The question of whether or not to stay with Direct Shot, given the time and money it might take to overhaul their distribution should they leave, is one that many indie labels may face. Rossiter switched his ORG Music away from ADA in September; he says he’s still missing what he estimates to be 20-30 percent of the stock he’d entrusted to Direct Shot.

Sources on the record store side claim that Sony, Universal, and Warner have only recently begun to pay much attention to the problem. On December 5, Sony held a conference call with members of the retail industry to discuss ongoing issues; a source who was on the call claims Sony executives promised that business would return to normal by mid-January and would be booming by mid-February, but offered no specific solutions. On December 9, Warner directed indie retailers, via an email (viewed by Pitchfork), to order all Warner and ADA-affiliated titles from one-stops through April 2020. One-stops usually function as a back-up option for stores—the extra stop in the production cycle creates additional costs that retailers say will eventually get passed on to customers. Warner has not responded to Pitchfork’s request for comment. A source familiar with the situation says Sony is directing its partners back toward one-stops, too, but the company declined to offer an official comment. Universal has also not responded to Pitchfork’s request for comment.

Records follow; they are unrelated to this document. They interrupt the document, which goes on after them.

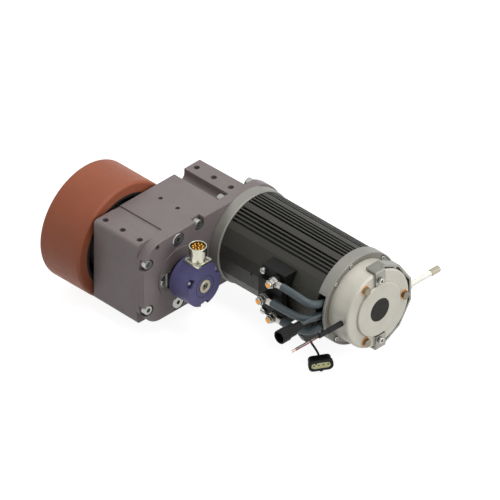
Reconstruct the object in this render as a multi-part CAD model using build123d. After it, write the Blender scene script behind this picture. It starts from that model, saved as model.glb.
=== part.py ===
# AGV drive wheel unit: parallel-shaft gearbox with a flange-mounted motor, holding brake,
# encoder on the wheel axis and a polyurethane drive wheel on the output flange.
# Frame: origin at the middle of the six mounting holes, on the top face. +X runs from the
# wheel axis to the motor axis, +Y is the axle direction towards the wheel, +Z is up.
import os
from math import acos, atan2, cos, degrees, pi, radians, sin, sqrt, tan

from build123d import *

# Shaft layout
AXIS_Z = -60.0
GEAR_MODULE = 2.0
MOTOR_PINION_TEETH = 17
MIDDLE_GEAR_TEETH = 45
MIDDLE_PINION_TEETH = 15
OUTPUT_GEAR_TEETH = 41
WHEEL_X = -33.75
MIDDLE_X = WHEEL_X + GEAR_MODULE * (OUTPUT_GEAR_TEETH + MIDDLE_PINION_TEETH) / 2
MOTOR_X = MIDDLE_X + GEAR_MODULE * (MIDDLE_GEAR_TEETH + MOTOR_PINION_TEETH) / 2

# Gears
TOOTH_ADDENDUM = 1.6
TOOTH_DEDENDUM = 2.3
TOOTH_BACKLASH = 0.3
PRESSURE_ANGLE = radians(20)
FIRST_GEAR_WIDTH = 18.0
SECOND_GEAR_WIDTH = 27.0
GEAR_AIR = 2.2
GEAR_WEB_THICKNESS = 9.0
GEAR_RIM_WALL = 4.0
GEAR_HUB_WALL = 7.0

# Gearbox housing casting
HOUSING_FRONT_Y = -38.0
HOUSING_BACK_Y = 39.3
HOUSING_WALL = 9.2
HOUSING_LEFT_X = -92.7
HOUSING_RIGHT_X = 97.5
HOUSING_DRAFT = 1.6
HOUSING_EDGE_RADIUS = 5.0
GROOVE_X = 58.75
GROOVE_WIDTH = 17.5
GROOVE_SCREW_AIR = 2.0
RELIEF_LEFT_X = -61.0
RELIEF_RIGHT_X = -45.0
RELIEF_FRONT_Y = -34.0
RELIEF_DEPTH = 1.8
NOSE_RADIUS = 26.5
NOSE_DEPTH = 24.0
BOSS_RADIUS = 46.0
BOSS_BACK_Y = 86.0
MOUNT_HOLE_X = 80.0
MOUNT_HOLE_PITCH_Y = 30.0
MOUNT_HOLE_DIAMETER = 8.0
MOUNT_HOLE_DEPTH = 15.0
SMALL_HOLE_X = 1.5
SMALL_HOLE_PITCH_Y = 30.0
SMALL_HOLE_DIAMETER = 6.0
SMALL_HOLE_DEPTH = 8.0

# Gearbox cover
COVER_FRONT_Y = -52.0
COVER_LEFT_X = -94.8
COVER_CORNER_RADIUS = 30.0
COVER_EDGE_RADIUS = 1.2
MOTOR_FLANGE_RADIUS = 66.0
MOTOR_PILOT_RADIUS = 35.0
ENCODER_BOSS_RADIUS = 35.5
ENCODER_BOSS_HEIGHT = 1.3
COVER_SCREW_LEFT_X = -85.4
COVER_SCREW_SPREAD_Z = 34.5
COVER_SCREW_MIDDLE_X = 3.4
COVER_SCREW_EDGE_Z = 8.5
COUNTERBORE_RADIUS = 7.7
COUNTERBORE_DEPTH = 9.0
VENT_HOLE_X = -70.75
VENT_HOLE_DROP = 6.2
VENT_HOLE_RADIUS = 3.4
VENT_HOLE_DEPTH = 7.0
OIL_PLUG_X = -34.0
OIL_PLUG_DROP = 12.5
OIL_PLUG_LOW_RISE = 11.0
OIL_PLUG_RADIUS = 9.2
OIL_PLUG_RING_RADIUS = 10.2
OIL_PLUG_LENGTH = 9.0
OIL_PLUG_SINK = 1.0
OIL_PLUG_SOCKET_ACROSS = 5.5
OIL_PLUG_SOCKET_DEPTH = 6.0
OIL_PLUG_EDGE = 1.1
OIL_WAY_DIAMETER = 5.0

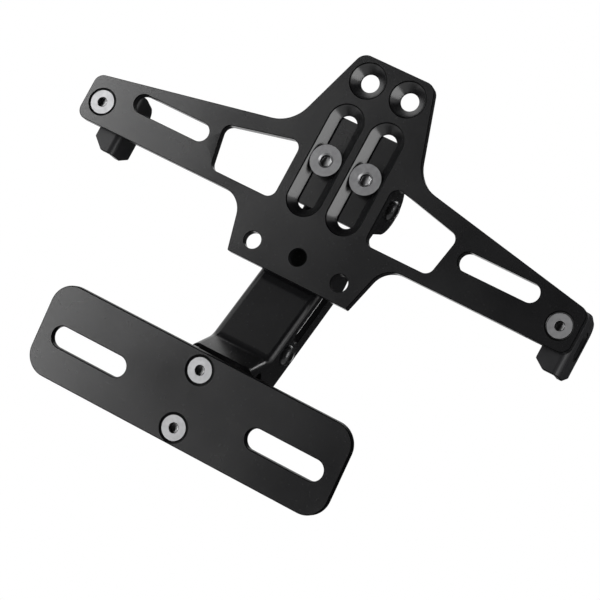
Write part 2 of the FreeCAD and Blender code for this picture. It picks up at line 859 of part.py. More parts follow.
def number_plate_bracket():
    """Flat bracket with two level slots for the number plate's screws."""
    half_width = carrier_width / 2
    half_height = carrier_height / 2
    middle = carrier_centre_z
    body = front_sheet([
        (-half_width, middle - half_height, carrier_corner_radius),
        (half_width, middle - half_height, carrier_corner_radius),
        (half_width, middle + half_height, carrier_corner_radius),
        (-half_width, middle + half_height, carrier_corner_radius),
    ], carrier_front, carrier_thickness)
    for side in (-1, 1):
        body = body.cut(level_slot(carrier_slot_length, carrier_slot_width,
                                   side * carrier_slot_spacing / 2,
                                   middle - carrier_slot_drop, carrier_front,
                                   carrier_thickness))
    for height in carrier_screw_heights():
        body = body.cut(pin_along_y(small_thread / 2 + hole_clearance, 0, height,
                                    carrier_front, carrier_thickness))
        body = body.cut(countersink(flush_countersink_radius,
                                    small_thread / 2, 0, height, carrier_front))
    return on_holder(body)


def carrier_screw(height):
    """Flat-headed screw through the number plate bracket and the lower bracket."""
    grip = carrier_thickness + fold_sheet + nut_height + nut_collar_height
    screw = countersunk_screw(small_thread, small_head, small_socket, grip + thread_end)
    return on_holder(pointing_back(screw, 0, carrier_front + flush_gap, height))


def carrier_nut(height):
    """Lock nut behind the lower bracket."""
    return on_holder(pointing_back(lock_nut(), 0, holder_front + fold_sheet, height))


def lock_place():
    """Place of the lock screws on the upright lower bracket."""
    turn = math.radians(lock_angle)
    return -lock_radius * math.sin(turn), -lock_radius * math.cos(turn)


def lock_screw(side):
    """Screw that rides in the arm's curved slot and clamps the lower bracket."""
    y, z = lock_place()
    seat = arm_outer + pivot_gap
    grip = seat - holder_inner + nut_height + nut_collar_height + thread_end
    return on_holder(pointing_in(button_screw(grip), side, seat, y, z))


def lock_nut_inside(side):
    """Lock nut on the inner face of the lower bracket's ear."""
    y, z = lock_place()
    return on_holder(pointing_in(lock_nut(), side, holder_inner, y, z))


# Build every piece
def build():
    """All pieces of the bracket by name."""
    pieces = {}
    pieces["main_plate"] = main_plate()
    pieces["upper_bracket"] = upper_bracket()
    pieces["nut_plate"] = nut_plate()
    pieces["arm"] = arm()
    pieces["lower_bracket"] = lower_bracket()
    pieces["number_plate_bracket"] = number_plate_bracket()
    for name, side in (("left", -1), ("right", 1)):
        pieces["indicator_bracket_" + name] = indicator_bracket(side)
        pieces["indicator_screw_" + name] = indicator_screw(side)
        pieces["indicator_washer_" + name] = indicator_washer(side)
        pieces["indicator_nut_" + name] = indicator_nut(side)
        pieces["slot_screw_" + name] = slot_screw(side)
        pieces["upper_hinge_screw_" + name] = upper_hinge_screw(side)
        pieces["upper_hinge_nut_" + name] = upper_hinge_nut(side)
        pieces["lower_hinge_screw_" + name] = lower_hinge_screw(side)
        pieces["lower_hinge_nut_" + name] = lower_hinge_nut(side)
        pieces["lock_screw_" + name] = lock_screw(side)
        pieces["lock_nut_" + name] = lock_nut_inside(side)
    for name, height in zip(("upper", "lower"), carrier_screw_heights()):
        pieces["carrier_screw_" + name] = carrier_screw(height)
        pieces["carrier_nut_" + name] = carrier_nut(height)
    return pieces


os.makedirs("parts", exist_ok=True)
for name, shape in build().items():
    shape.exportStep("parts/" + name + ".step")
    print(name, len(shape.Solids), "solid, valid", shape.isValid(), "volume", round(shape.Volume, 1))
y, z = lower_pivot()
print("upper hinge", round(upper_pivot_y, 3), round(upper_pivot_z, 3))
print("lower hinge", round(y, 3), round(z, 3))
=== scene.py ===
import bmesh
import bpy
import math
import numpy as np
from mathutils import Matrix, Vector


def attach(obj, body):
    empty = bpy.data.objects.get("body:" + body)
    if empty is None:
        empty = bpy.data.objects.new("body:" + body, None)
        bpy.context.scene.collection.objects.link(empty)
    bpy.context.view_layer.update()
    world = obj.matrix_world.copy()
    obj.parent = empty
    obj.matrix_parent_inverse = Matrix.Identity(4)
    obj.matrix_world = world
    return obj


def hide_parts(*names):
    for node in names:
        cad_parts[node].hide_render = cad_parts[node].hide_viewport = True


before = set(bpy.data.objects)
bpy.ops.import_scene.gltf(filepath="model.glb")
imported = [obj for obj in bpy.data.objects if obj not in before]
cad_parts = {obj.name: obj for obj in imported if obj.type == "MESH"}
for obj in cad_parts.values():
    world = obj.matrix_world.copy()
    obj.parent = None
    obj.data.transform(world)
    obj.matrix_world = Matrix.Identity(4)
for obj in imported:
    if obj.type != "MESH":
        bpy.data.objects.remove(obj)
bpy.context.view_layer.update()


# Main plate
# Flat 5 mm aluminium sheet, cut by laser, with the slot and hole bevels milled afterwards.
# The sheet is anodised satin black and screwed to the tail. Its bevels and the left screw's
# countersink carry painted shade, a near-black colour.
def new_group(name, inputs, outputs):
    """Empty node group with float or colour sockets given as name and kind pairs."""
    group = bpy.data.node_groups.new(name, "ShaderNodeTree")
    for label, kind in inputs:
        group.interface.new_socket(name=label, in_out="INPUT", socket_type=kind)
    for label, kind in outputs:
        group.interface.new_socket(name=label, in_out="OUTPUT", socket_type=kind)
    enter = group.nodes.new("NodeGroupInput")
    leave = group.nodes.new("NodeGroupOutput")
    return group, enter, leave


def cloudy_value():
    """Group: soft cloudy value between low and high, from one broad noise."""
    group, enter, leave = new_group(
        "cloudy_value",
        [("Scale", "NodeSocketFloat"), ("Low", "NodeSocketFloat"), ("High", "NodeSocketFloat")],
        [("Value", "NodeSocketFloat")])
    where = group.nodes.new("ShaderNodeTexCoord")
    broad = group.nodes.new("ShaderNodeTexNoise")
    broad.inputs["Detail"].default_value = 4
    spread = group.nodes.new("ShaderNodeMapRange")
    spread.inputs["From Min"].default_value = 0.3
    spread.inputs["From Max"].default_value = 0.7
    group.links.new(where.outputs["Object"], broad.inputs["Vector"])
    group.links.new(enter.outputs["Scale"], broad.inputs["Scale"])
    group.links.new(broad.outputs["Fac"], spread.inputs["Value"])
    group.links.new(enter.outputs["Low"], spread.inputs["To Min"])
    group.links.new(enter.outputs["High"], spread.inputs["To Max"])
    group.links.new(spread.outputs["Result"], leave.inputs["Value"])
    return group


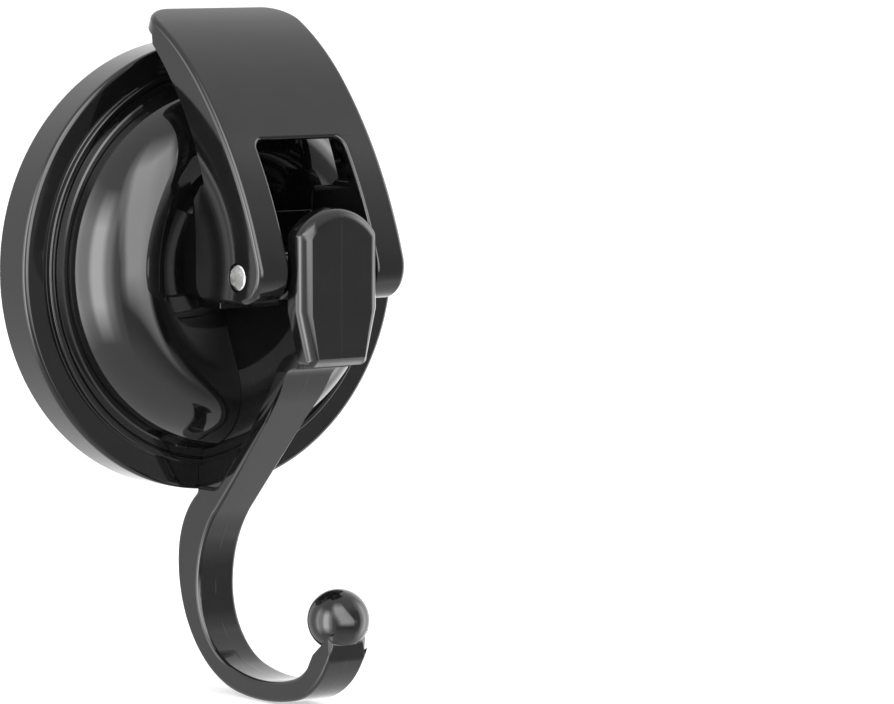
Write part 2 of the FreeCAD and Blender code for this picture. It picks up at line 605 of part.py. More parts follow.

Anxiety abounds among the labels and shops with stock trapped in Direct Shot’s control. With streaming now accounting for 80 percent of record industry revenue, there appears to be little faith in the notion that major labels will help fix a physical distribution issue that’s hitting smaller, less powerful institutions the hardest.

“I don’t feel like anybody’s doing anything about it, but that’s not from paranoia,” Newbury Comics’ Mello says. “There have been little things done, but nobody’s really lifted a finger to solve the problem. And now we’re eight months into it.”